Publié dans #David Lang - Bang On a Can & alentours

Publié le 21 Décembre 2007

Spéciale Alvin Curran (2): le piano sans peur.
Spéciale Alvin Curran (2): le piano sans peur.
Spéciale Alvin Curran (2): le piano sans peur.

  Inner Cities, d'Alvin Curran : l'un des premiers monuments pour piano du vingt-et-unième siècle. Je reviens sur ce coffret de quatre disques publié en 2005 par le label  Long  distance, auquel j'avais consacré un premier article le 8 mai 2007. J'ai proposé l'écoute intégrale du troisième disque.
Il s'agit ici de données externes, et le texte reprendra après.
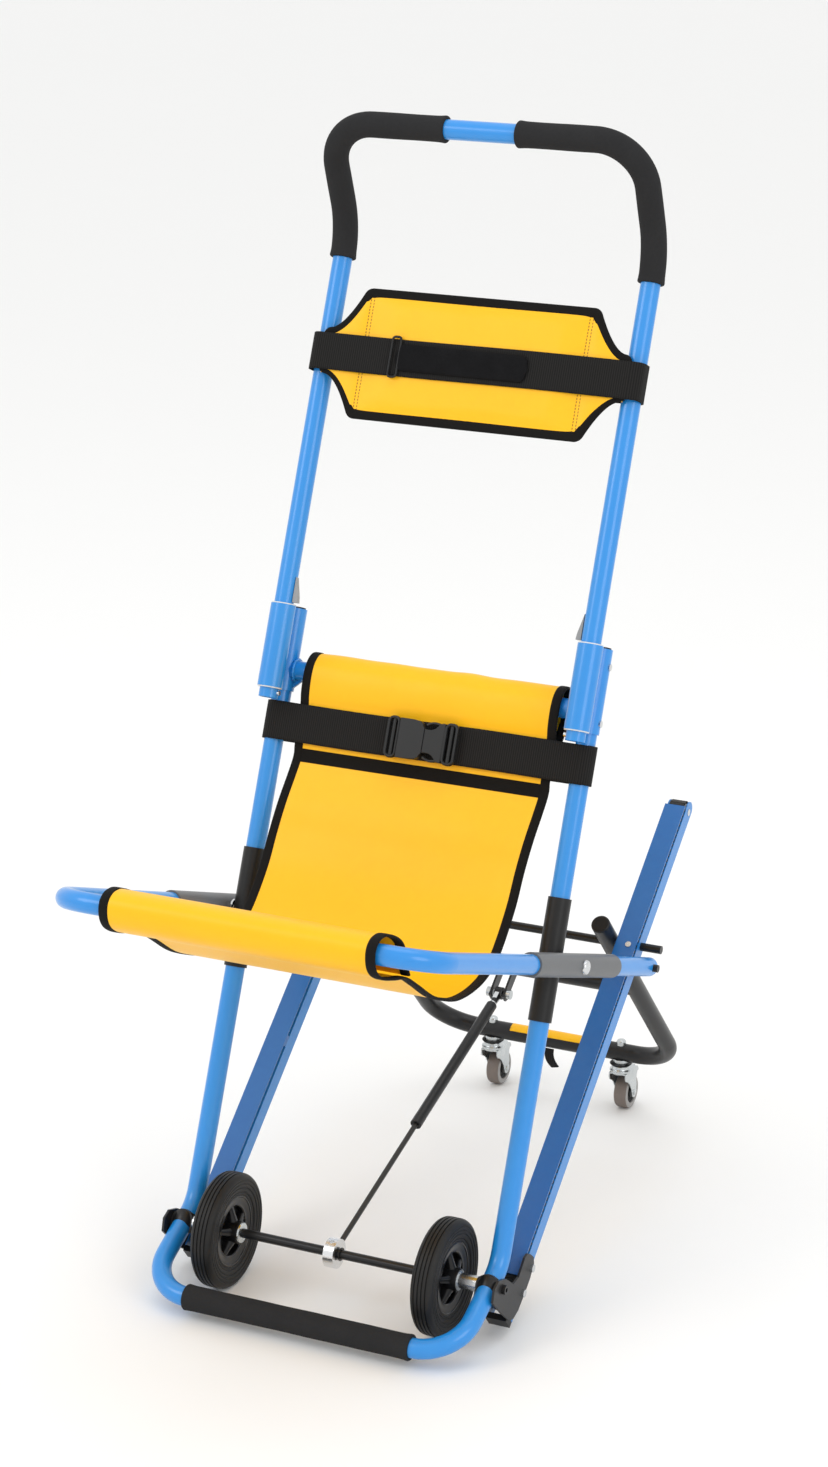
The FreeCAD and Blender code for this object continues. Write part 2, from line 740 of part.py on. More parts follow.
# rear carriage
leg_points = [(-leg_x, 0, leg_cap_up - 3), (-leg_x, 0, -carriage_drop), (leg_x, 0, -carriage_drop),
              (leg_x, 0, leg_cap_up - 3)]
legs = bent_tube(leg_points, carriage_corner, tube_d, tube_d - 2 * tube_wall)
cross_tube = across(-leg_x, leg_x, 0, -cross_drop, tube_d, tube_d - 2 * tube_wall)
leg_inside = both(lambda side: rod((side * leg_x, 0, -cross_drop - 30), (side * leg_x, 0, -cross_drop + 30),
                                   tube_d - 2 * tube_wall))
frame_weld = legs.fuse(cross_tube.cut(leg_inside[0]).cut(leg_inside[1]))
frame_weld = frame_weld.cut(across(-220, 220, 0, 0, rod_d + 2 * running))
stem_d = 8.0
upright_to_carriage = carriage.inverse().multiply(upright)


def in_carriage(shape):
    moved = shape.copy()
    moved.Placement = upright_to_carriage.multiply(moved.Placement)
    return moved


def stem(side, low, high, diameter):
    return rod((side * caster_x, caster_y, low), (side * caster_x, caster_y, high), diameter)


for side in (-1, 1):
    frame_weld = frame_weld.cut(in_carriage(stem(side, bar_z - 30, bar_z + 30, stem_d + 2 * running)))
add("carriage_frame", frame_weld.removeSplitter(), carriage)


def leg_cap(side):
    cap = rod((side * leg_x, 0, leg_cap_up - 3), (side * leg_x, 0, leg_cap_up), tube_d)
    rims = [e for e in cap.Edges if abs(e.BoundBox.Center.z - leg_cap_up) < 0.01]
    return cap.makeFillet(2.4, rims)


add("leg_caps", both(leg_cap), carriage)

# clevis for the gas strut, on the cross tube
strut_y = strut_length * math.cos(math.radians(strut_rise))
strut_z = axle_z + strut_length * math.sin(math.radians(strut_rise))
clevis_offset = carriage.inverse().multVec(Vector(0, axle_y + strut_y, strut_z))
ear_in = 8.5
ear_thick = 3.0


def clevis_ear(side):
    x0, x1 = sorted((side * ear_in, side * (ear_in + ear_thick)))
    tip_y, tip_z = clevis_offset.y, clevis_offset.z
    outline = [(tip_y - 9, tip_z - 4), (tip_y - 3, tip_z - 9), (tip_y + 5, tip_z - 8), (3, -cross_drop - 8),
               (-2, -cross_drop + 9), (tip_y - 8, tip_z + 8)]
    ear = plate(outline, x0, x1)
    ear = ear.cut(across(-leg_x, leg_x, 0, -cross_drop, tube_d))
    return ear.cut(across(-20, 20, tip_y, tip_z, 8.0 + 2 * running))


add("strut_clevis", both(clevis_ear), carriage)


def clevis_bolt(side):
    """Half of the pivot bolt: a head or nut outside its ear, and a shank as far as the ear's inner face."""
    tip_y, tip_z = clevis_offset.y, clevis_offset.z
    outer = ear_in + ear_thick
    shank = across(side * (ear_in + 0.2), side * (outer + 3), tip_y, tip_z, 8.0)
    head = across(side * outer, side * (outer + 6), tip_y, tip_z, 13.0)
    return shank.fuse(head).removeSplitter()


add("clevis_bolt", both(clevis_bolt), carriage)

cap_nut_d = 14.0
fork_top = bar_z - tube_d / 2 - 3.0


def caster_nut(side):
    """Domed nut on top of the bar, threaded stem through it and a washer below."""
    seat_height = bar_z + tube_d / 2 - 1.5
    shank = stem(side, fork_top, seat_height + 1, stem_d)
    nut = stem(side, seat_height, seat_height + 8, cap_nut_d)
    rims = [e for e in nut.Edges if abs(e.BoundBox.Center.z - seat_height - 8) < 0.01]
    nut = nut.makeFillet(4.0, rims)
    saddle_washer = stem(side, fork_top, bar_z - tube_d / 2 + 3, 22.0)
    bar = across(-leg_x, leg_x, caster_y, bar_z, tube_d)
    nut = nut.cut(bar)
    saddle_washer = saddle_washer.cut(bar)
    return shank.fuse([nut, saddle_washer]).removeSplitter()


add("caster_nuts", both(caster_nut))

# swivel casters
caster_wheel_y = caster_y + caster_trail
fork_half = 11.0


def caster_fork(side):
    """Swivel head, pressed fork with two cheeks, and the wheel's axle."""
    x = side * caster_x
    head = stem(side, fork_top - 12, fork_top - 0.2, 30.0)
    crown = box(x - fork_half - 2, caster_y - 14, fork_top - 15, x + fork_half + 2, caster_wheel_y + 2, fork_top - 12)
    outline = [(caster_y - 13, fork_top - 13), (caster_wheel_y + 2, fork_top - 13),
               (caster_wheel_y + 8, caster_d / 2 + 12), (caster_wheel_y + 7, caster_d / 2 - 6),
               (caster_wheel_y - 7, caster_d / 2 - 7), (caster_y - 12, fork_top - 28)]
    cheeks = []
    for way in (-1, 1):
        x0, x1 = sorted((x + way * fork_half, x + way * (fork_half + 2)))
        cheeks.append(plate(outline, x0, x1))
    pin = across(x - fork_half - 4, x + fork_half + 4, caster_wheel_y, caster_d / 2, 7.0)
    return head.fuse([crown, pin] + cheeks).removeSplitter()


def caster_wheel(side):
    x = side * caster_x
    wheel = across(x - 10, x + 10, caster_wheel_y, caster_d / 2, caster_d, 7.0 + 2 * running)
    rims = [e for e in wheel.Edges if e.BoundBox.XLength < 0.01 and e.BoundBox.ZLength > caster_d - 1]
    return wheel.makeFillet(3.0, rims)


add("caster_fork_left", caster_fork(-1))
add("caster_fork_right", caster_fork(1))
add("caster_wheel_left", caster_wheel(-1))
add("caster_wheel_right", caster_wheel(1))

# gas strut: collar on the axle, piston rod and cylinder
collar_d = 38.0
collar_half = 7.0
rod_thin = 7.0
cylinder_d = 15.0
collar = across(-collar_half, collar_half, 0, 0, collar_d, axle_d + 2 * running)
collar_block = across(-collar_half, collar_half, 0, 0, collar_d)
piston_rod = rod((0, 0, 12), (0, 0, strut_rod_end + 60), rod_thin).cut(collar_block)
add("strut_rod", collar.cut(rod((0, -30, 0), (0, -15, 0), 6.0)).fuse(piston_rod).removeSplitter(), strut)
cylinder_low = 252.0
cylinder_high = strut_length - 26.0
cylinder = rod((0, 0, cylinder_low), (0, 0, cylinder_high), cylinder_d)
rims = [e for e in cylinder.Edges if e.BoundBox.ZLength < 0.01]
cylinder = cylinder.makeFillet(1.6, rims)
strut_bore = rod((0, 0, cylinder_low - 1), (0, 0, cylinder_high - 12), rod_thin + 2 * running)
eye = across(-5, 5, 0, strut_length, 17.0, 9.0)
neck = rod((0, 0, cylinder_high - 2), (0, 0, strut_length - 7), 9.0)
add("strut_cylinder", cylinder.fuse([neck.cut(across(-5, 5, 0, strut_length, 9.0)), eye])
    .cut(strut_bore).removeSplitter(), strut)

# write every node
os.makedirs("parts", exist_ok=True)
for name, solids in parts.items():
    shape = solids[0] if len(solids) == 1 else Part.makeCompound(solids)
    shape.exportStep("parts/" + name + ".step")
    count = len(shape.Solids)
    valid = shape.isValid()
    print(name, "solids", count, "volume", round(shape.Volume / 1000, 1), "cm3", "valid", valid)
whole = Part.makeCompound([s for solids in parts.values() for s in solids]).BoundBox
print("nodes", len(parts), "box", [round(v, 2) for v in (whole.XMin, whole.YMin, whole.ZMin,
                                                        whole.XMax, whole.YMax, whole.ZMax)])
print("axle_y", round(axle_y, 3), "rod", round(rod_y, 2), round(rod_z, 2), "bar", round(caster_y, 2), round(bar_z, 2))
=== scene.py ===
import json
import math

import bmesh
import bpy
import numpy as np
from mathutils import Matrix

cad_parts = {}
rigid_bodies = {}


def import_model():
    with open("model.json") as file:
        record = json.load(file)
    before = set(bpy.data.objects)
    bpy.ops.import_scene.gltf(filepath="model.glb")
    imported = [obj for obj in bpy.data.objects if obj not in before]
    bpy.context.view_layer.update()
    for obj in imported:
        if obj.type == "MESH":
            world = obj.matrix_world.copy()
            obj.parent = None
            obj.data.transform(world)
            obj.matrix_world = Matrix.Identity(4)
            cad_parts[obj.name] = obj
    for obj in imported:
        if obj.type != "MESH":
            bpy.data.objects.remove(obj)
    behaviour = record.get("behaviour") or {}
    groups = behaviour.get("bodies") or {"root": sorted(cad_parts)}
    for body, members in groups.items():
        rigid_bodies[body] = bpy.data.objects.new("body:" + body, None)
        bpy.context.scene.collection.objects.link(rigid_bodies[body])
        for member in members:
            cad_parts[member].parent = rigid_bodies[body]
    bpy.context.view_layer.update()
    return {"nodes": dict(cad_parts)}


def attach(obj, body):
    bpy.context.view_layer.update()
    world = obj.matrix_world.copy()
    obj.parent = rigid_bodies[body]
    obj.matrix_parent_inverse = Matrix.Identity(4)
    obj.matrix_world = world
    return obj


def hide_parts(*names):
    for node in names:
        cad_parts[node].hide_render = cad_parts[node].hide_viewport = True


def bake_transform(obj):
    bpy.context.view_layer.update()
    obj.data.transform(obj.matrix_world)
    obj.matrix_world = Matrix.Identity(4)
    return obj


for leftover in list(bpy.data.objects):
    bpy.data.objects.remove(leftover, do_unlink=True)
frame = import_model()
print("stair chair: frame loaded,", len(frame["nodes"]), "nodes")

mm = 0.001
axleAt = (0.0, -0.244163, 0.075)
tubeLean = 22.66
railLean = 50.3
legAcross = 215.0
rightAndLeft = (1, -1)
sideNames = ((1, "right"), (-1, "left"))


# y = origin + along * sin(lean) + behind * cos(lean), z = origin + along * cos(lean) - behind * sin(lean), all given in mm
def leaned(across, behind, along, lean=tubeLean, origin=axleAt):
    turn = math.radians(lean)
    across, behind, along = np.broadcast_arrays(np.asarray(across, float), behind, along)
    return np.stack([origin[0] + across * mm, origin[1] + (along * math.sin(turn) + behind * math.cos(turn)) * mm,
            origin[2] + (along * math.cos(turn) - behind * math.sin(turn)) * mm], -1)


# Catmull-Rom curve through the points, then read again at equal steps of its length
def smoothLine(points, count, closed=False):
    pts = np.asarray(points, float)
    if closed:
        ring = np.vstack([pts[-1:], pts, pts[:2]])
    else:
        ring = np.vstack([2 * pts[:1] - pts[1:2], pts, 2 * pts[-1:] - pts[-2:-1]])
    t = np.linspace(0, 1, 24, endpoint=False)[None, :, None]
    a, b, c, d = ring[:-3, None], ring[1:-2, None], ring[2:-1, None], ring[3:, None]
    curve = 0.5 * (2 * b + (c - a) * t + (2 * a - 5 * b + 4 * c - d) * t ** 2 + (3 * b - a - 3 * c + d) * t ** 3)
    curve = np.vstack([curve.reshape(-1, pts.shape[1]), pts[:1] if closed else pts[-1:]])
    run = runOf(curve)
    at = np.linspace(0, run[-1], count + 1)[:-1] if closed else np.linspace(0, run[-1], count)
    return np.stack([np.interp(at, run, curve[:, k]) for k in range(pts.shape[1])], -1)


# straight runs, with each corner replaced by an arc that touches both runs at radius / tan(half the inside angle)
def roundedLine(corners, radius, steps=12, closed=False):
    pts = np.asarray(corners, float)
    rows = []
    for index in range(len(pts)):
        if not closed and index in (0, len(pts) - 1):
            rows.append(pts[index:index + 1])
            continue
        here, before, after = pts[index], pts[index - 1] - pts[index], pts[(index + 1) % len(pts)] - pts[index]
        before, after = before / np.linalg.norm(before), after / np.linalg.norm(after)
        half = math.acos(np.clip(before @ after, -1, 1)) / 2
        middle = (before + after) / np.linalg.norm(before + after)
        centre = here + middle * radius / math.sin(half)
        start, end = here + before * radius / math.tan(half), here + after * radius / math.tan(half)
        sweepAngle = math.pi - 2 * half
        t = np.linspace(0, 1, steps)[:, None]
        arc = np.sin((1 - t) * sweepAngle) * (start - centre) + np.sin(t * sweepAngle) * (end - centre)
        rows.append(centre + arc / math.sin(sweepAngle))
    return np.vstack(rows)


def unit(v):
    return v / np.linalg.norm(v, axis=-1, keepdims=True)


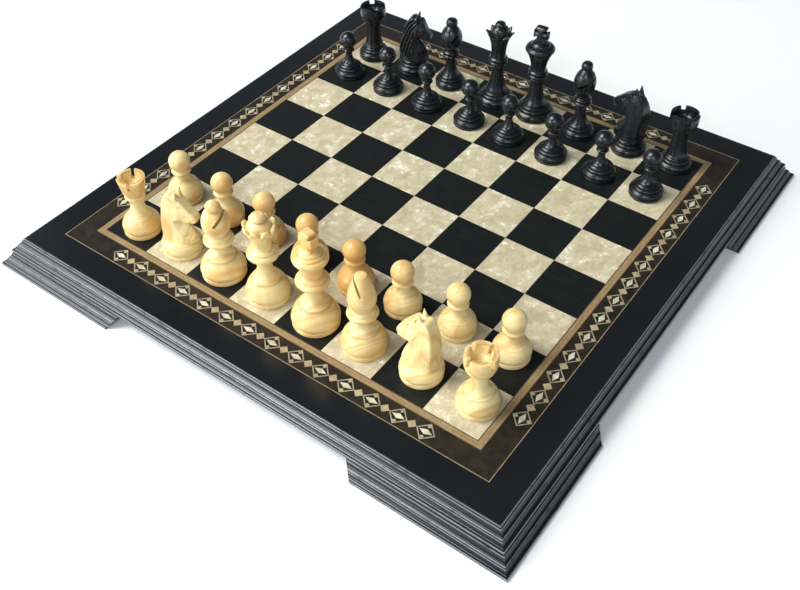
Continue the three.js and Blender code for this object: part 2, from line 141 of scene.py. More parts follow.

Pas question de tronquer, bien sûr : soixante-et-onze minutes pour prendre le temps d'une œuvre... Quelques mots me sont venus en écoutant Alvin, les voici :

Improvisation sur  Inner Cities 8 et 9 de Alvin Curran

Ténue   rare

            tenue   t’es nue

Seule   égrenée

            en chapelets denses

aigrelets          profonds         solennels

La note           sans reproche              je l’annote

La note est là, venir de la musique qui délivre le silence

Fin de l’angoisse        de la mélodie despotique

Assomption du présent pur

La note           la notte

            retentit            dure

                        redite et déclinée au déclin du silence

            Ostinato soudain

crescendo Bloc Brut de Bruit            SATURATION

La note s’étire s’enlace ô délice à pas de nuit le fantôme

            de Debussy rôde dans la cathédrale du vertige englouti

Grappes fracassées potentiomètres affolés rouge rouge rouge

            raz-de-marée oscillatoire        fracture

de l’écorce sonore

La tombée des sons tourbillonne dans le vide avide           

chute des notes rebelles nuée d’amour pourpre

biffures de sang harmonique sur les parois de l’âme incendiée

Trou autour du ça       ça revient ça insiste s’insinue             nue

La note est venue de musique sur le corps du néant

L’accord est intérieur antérieur à toute structure préétablie

            il danse sur la corde raide époux du rien qu’il épuise

Dans la nuit des possibles il se lance inlassable et puise

                        les notes au lasso pour rendre justice au piano

 

SURGIR                    poussée de graves en laves indécentes

                        escalier du diable                   Eve frémit

            sous les touches qui l’attouchent      

                        nue comme les notes              la notte

Pouls capricant qui s’accélère

les aigus lacèrent les artères

                        les basses martèlent la cuirasse des tympans

De la musique avant toute mièvrerie

Refuse l’odieux de la mélodie

                        ses frisettes de caniche

                        sa mélancolie l’arme à l’œil

                                   et ses garde-à-vous mielleux à l’ordre

                                               si bien tempéré

La musique est tenue de lumière dans la nuit

où s’entend le doux concassage du cosmos

 

Inner Cities   est paru en 2005 chez Long Distance

Eve Egoyan, pianiste canadienne, est la sœur du cinéaste Atom Egoyan. Elle a déjà interprété le cycle d'Alvin en concert. Elle se consacre plus particulièrement au répertoire contemporain, comme en témoigne son site, où des échantillons sont en écoute. Reinier Van Houdt, pianiste néerlandais, interprète lui aussi de préférence les musiciens contemporains (site en néerlandais, anglais et allemand).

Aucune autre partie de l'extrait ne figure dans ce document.